12. If regard be had to the facts of the present case, there cannot be much controversy that the letting of the building and that of plant, machinery, furniture and fixtures was inseparable. A building built for cinema theatre by way of necessity has to be equipped with furniture, fixtures, plant and machinery required for the purpose of conducting the business of exhibition of films. It will be impossible for an owner of the cinema theatre not to let out inseparably building and plant and machinery. The matter, however, is simpler still if regard be had to the provisions of the agreement of lease arrived at between the assessee and the partnership of Messrs. Kay and Kay Exhibitors. The operative part of this document shows that the assessee as lessor or landlord has granted and the partnership has accepted a lease of the cinema theatre known as Kohinoor Cinema and all furniture, fixtures, articles and things lying therein for a term of six years at a monthly rent of Rs. 4,000 payable every month. Such being the operative part of the document, there is no room for controversy. The letting of machinery, plant and furniture and that of the building is inseparable and a composite consideration is provided for both of them, without any apportionment. In view of the decision of the Supreme Court above referred to, the income of the building of Kohinoor Cinema Theatre has to be assessed as income falling under the provisions of section 12 or the Act.

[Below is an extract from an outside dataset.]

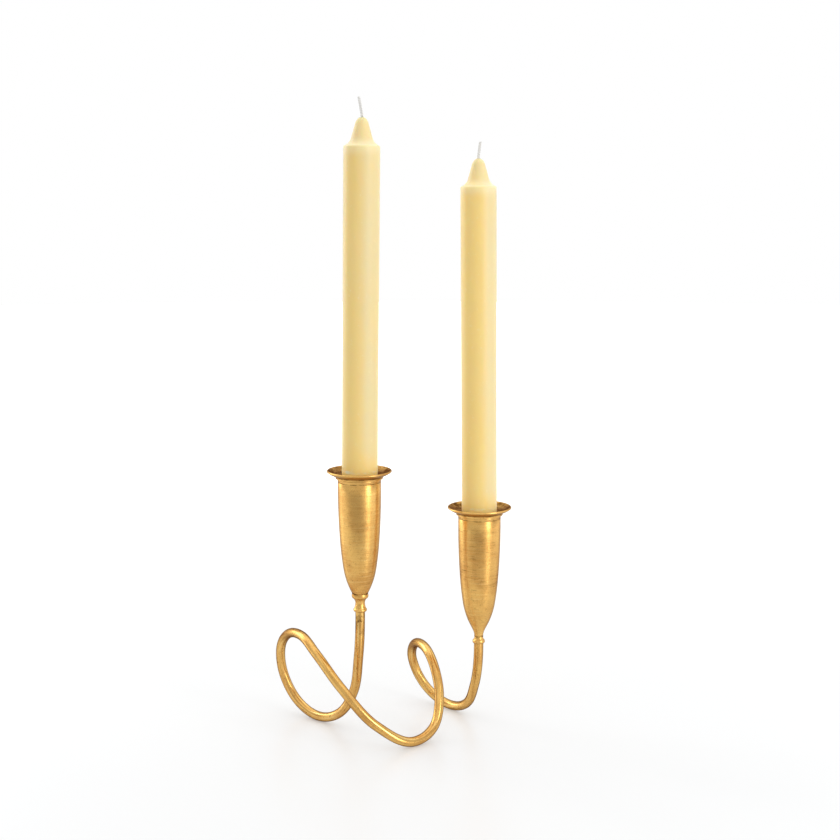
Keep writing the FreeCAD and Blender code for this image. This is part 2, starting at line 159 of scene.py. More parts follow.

13. Our answer to the first question is that the income from the lease of the Kohinoor Cinema building which has been equipped as a Cinema Theatre is assessable under section 12 of the Indian Income-tax Act, 1922. So far as the second question is concerned, it is answered in the affirmative.

14. As there was one and indivisible mortgage, it was not permissible to the taxing authority to allocate the amount of interest payable to the mortgagee separately in respect of each one of the properties mortgaged. The revenue shall pay the costs of the assessee.